A very clear example in 4e is the Chained Cambion in MM3, which is a monster that experiences immense frustration of being bound, and therefore lashes out with psychic attacks. One effect it imposes is to cause 2 PCs to each take ongoing psychic damage unless they are adjacent. Here is the power description:
Two enemies adjacent to each other in a close burst 5 are psychically shackled (save ends; each enemy makes a separate saving throw against this effect). While psychically shackled, an enemy takes 10 psychic damage at the start and the end of its turn if it isn't adjacent to the other creature that was affected by this power. Aftereffect: The effect persists, and the damage decreases to 5 (save ends).

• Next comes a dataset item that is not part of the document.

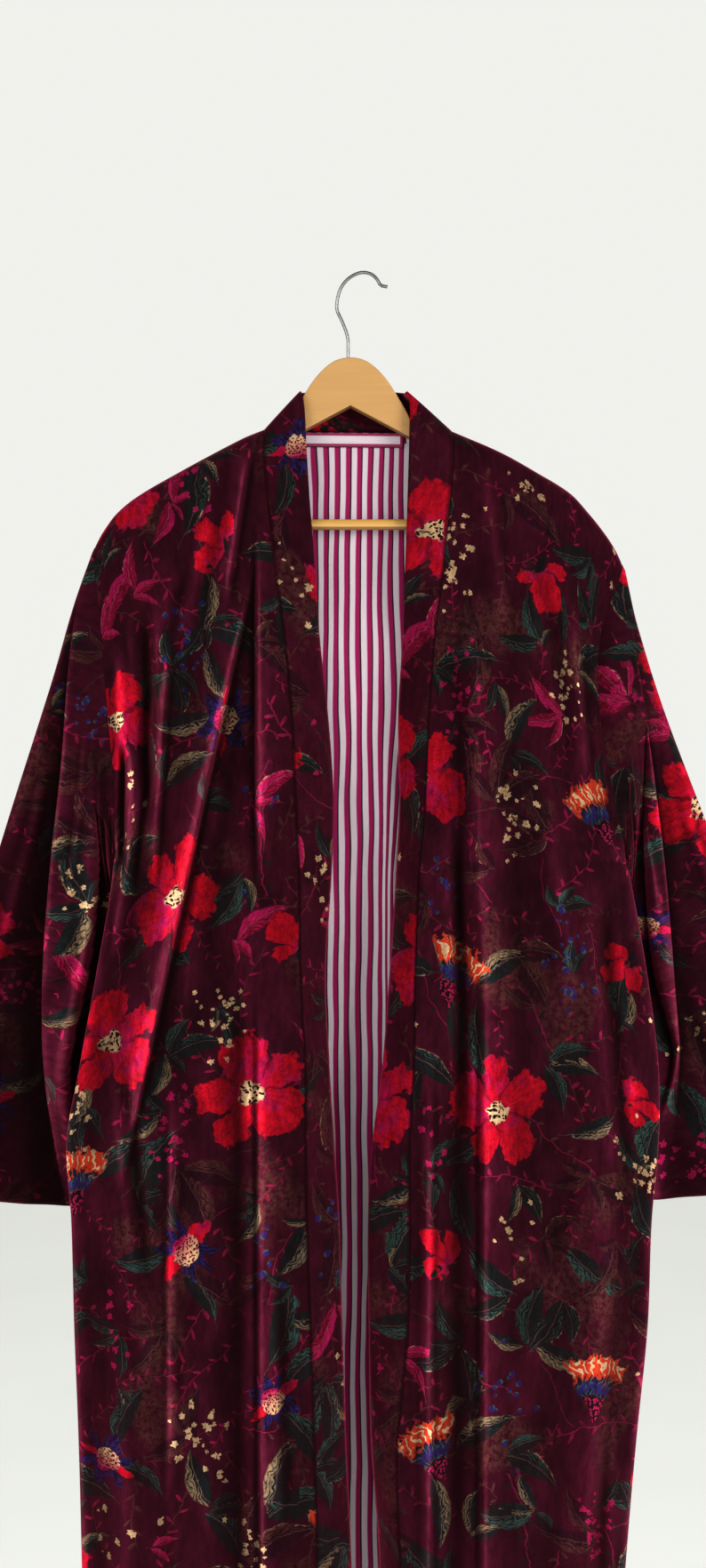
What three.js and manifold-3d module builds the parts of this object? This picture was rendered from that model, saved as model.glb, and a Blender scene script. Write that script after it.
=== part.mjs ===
// A long kimono robe hanging on a flat wooden hanger with a trouser bar and a round wire hook.
// Millimetres, +Z up, the front faces -Y. The origin is the top of the inside of the hook, so
// every `drop` below is a distance under the point that carries the robe. Left and right are
// the viewer's, standing in front of the robe.
//
// Each cut piece of cloth is a thin wall: a grid of points on its outer face, and the same
// points moved inwards by the thickness of the cloth. The two fronts hang over the hanger's
// arms, the sleeves grow out of the armholes, and the neckband runs round the neck and down
// both fronts.

import * as THREE from 'three';
import { mergeVertices } from 'three/addons/utils/BufferGeometryUtils.js';
import Module from 'manifold-3d';

const wasm = await Module();
wasm.setup();

// Driving dimensions
const CLOTH = 2;                // lined velvet
const BAND_CLOTH = 3;           // the folded neckband
const LINING_CLOTH = 1;
const BINDING_CLOTH = 1.2;
const SEAM_GAP = 0.3;
const HALF_GAP = SEAM_GAP / 2;
const HEM_DROP = 1300;
const ARM_COVER = 9.5;          // from the hanger's middle plane to the cloth over its arms
const EDGE_ROLL = 7;            // width of the rounded side edges of the body
const SIDE_BLEND = 60;          // where the body has swelled to its full depth
const EDGE_ROLL_SHARE = 0.3;    // share of that depth which the rounded edge takes
const FOLD_MARGIN = 30;         // folds fade out over this margin at the side edges
const BAND_WIDTH = 38;
const BINDING_WIDTH = 13.5;
const BINDING_LEFT = -61;
const BINDING_RIGHT = 37;
const BINDING_COLUMNS = 8;
const ARMHOLE_END = 0.25;       // share of the side's length that the armhole takes
const ARMHOLE_HALF_DEPTH = 10;  // of the open armhole, next to the underarm
const ARMHOLE_SPREAD = 150;     // it reaches the body's own depth this far up
const SIDE_SEAM_START = 40;     // the side edges round off over this stretch, to the underarm
const NECK_BLEND = 25;          // how fast the back neckline leaves the shoulder
const WOOD_THICKNESS = 11;
const WOOD_BEVEL = 1.2;
const HANGER_CENTRE = -10.4;    // the hanger sits a little left of its hook's top
const DOME_DROP = 76;
const HANGER_SLOPE = Math.tan(28 * Math.PI / 180);
const BAR_DROP = 225.5;
const BAR_RADIUS = 4.8;
const BAR_HALF_LENGTH = 172;
const PIN_RADIUS = 3;
const PIN_LENGTH = 8;
const WIRE_RADIUS = 1.5;

const LEFT = -1;
const RIGHT = 1;

const COLOURS = {
  velvet: 0x3f1427,
  lining: 0xc9c3bd,
  binding: 0x9e2159,
  wood: 0xdda469,
  bar: 0xb98a3c,
  steel: 0xa9aaa8,
};

// Edges of the two fronts at each height: the side seam, the seam that joins the neckband
// and the neckband's free edge
const BODY_EDGES = [
  { drop: 140, sideL: -240, seamL: -87.4, freeL: -50.0, freeR: 44.5, seamR: 80.5, sideR: 234 },
  { drop: 172, sideL: -240, seamL: -87.2, freeL: -49.2, freeR: 42.0, seamR: 81.0, sideR: 234 },
  { drop: 252, sideL: -239, seamL: -79.0, freeL: -42.8, freeR: 38.8, seamR: 73.5, sideR: 235 },
  { drop: 330, sideL: -231, seamL: -68.7, freeL: -37.5, freeR: 36.2, seamR: 64.2, sideR: 211 },
  { drop: 400, sideL: -225, seamL: -62.3, freeL: -30.0, freeR: 32.4, seamR: 58.9, sideR: 211 },
  { drop: 473, sideL: -220, seamL: -58.8, freeL: -25.2, freeR: 33.5, seamR: 55.4, sideR: 224 },
  { drop: 540, sideL: -222, seamL: -55.6, freeL: -27.1, freeR: 30.3, seamR: 49.7, sideR: 238 },
  { drop: 630, sideL: -236, seamL: -54.0, freeL: -32.2, freeR: 24.2, seamR: 45.9, sideR: 253 },
  { drop: 710, sideL: -250, seamL: -49.5, freeL: -28.8, freeR: 17.9, seamR: 44.8, sideR: 262 },
  { drop: 775, sideL: -261, seamL: -49.2, freeL: -24.8, freeR: 9.1, seamR: 41.0, sideR: 262 },
  { drop: 845, sideL: -257, seamL: -48.3, freeL: -20.0, freeR: 5.2, seamR: 40.9, sideR: 256 },
  { drop: 940, sideL: -255, seamL: -44.8, freeL: -17.3, freeR: 5.9, seamR: 39.0, sideR: 253 },
  { drop: 1040, sideL: -252, seamL: -41.5, freeL: -14.0, freeR: 7.7, seamR: 30.0, sideR: 244 },
  { drop: 1140, sideL: -250, seamL: -39.0, freeL: -9.5, freeR: 15.0, seamR: 33.0, sideR: 236 },
  { drop: 1300, sideL: -247, seamL: -36.0, freeL: -6.0, freeR: 20.0, seamR: 44.0, sideR: 225 },
];

// Depth of the fronts, the back and the side seams at each height
const BODY_DEPTHS = [
  { drop: 140, front: -9.5, back: 10.5, side: 0 },
  { drop: 200, front: -12, back: 11.5, side: -1 },
  { drop: 300, front: -17, back: 13, side: -3 },
  { drop: 400, front: -23, back: 16, side: -7 },
  { drop: 520, front: -29, back: 20, side: -14 },
  { drop: 700, front: -36, back: 26, side: -24 },
  { drop: 850, front: -40, back: 30, side: -24 },
  { drop: 1100, front: -44, back: 35, side: -14 },
  { drop: 1300, front: -46, back: 38, side: -8 },
];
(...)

Because of basic features of 4e PC build, to be forced to stay adjacent to your ally is frequently a source of frustration - so when this effect is suffered by the PCs, their players themselves start to experience the frustration which is the emotion the monster is lashing out with. (In my own game this worked particularly well becaues the two PCs were a melee warrior and an archer who were on top of a crypt - which mean not only did one wish to close while the other stayed at range, but working out how to jump down from the crypt without getting seperated was a further source of frustration.)
For a certain sort of player I think this monster could be non-immersive - because from the power description it is not really clear what is going on in the fiction, and it can seem very metagame-y, with its reliance on a mechanical notion of adjacency, the infliction of damage being linked to events in the initiative sequence, etc.
But when I used this creature in my 4e game, it was hugely immersive - the players understand what is happening in the fiction because it is happening at the table - they are mentally and emotionally chained to one another, start (verbally) sniping at one another for not doing the best thing given the constraints their PCs are uner, etc. It was great.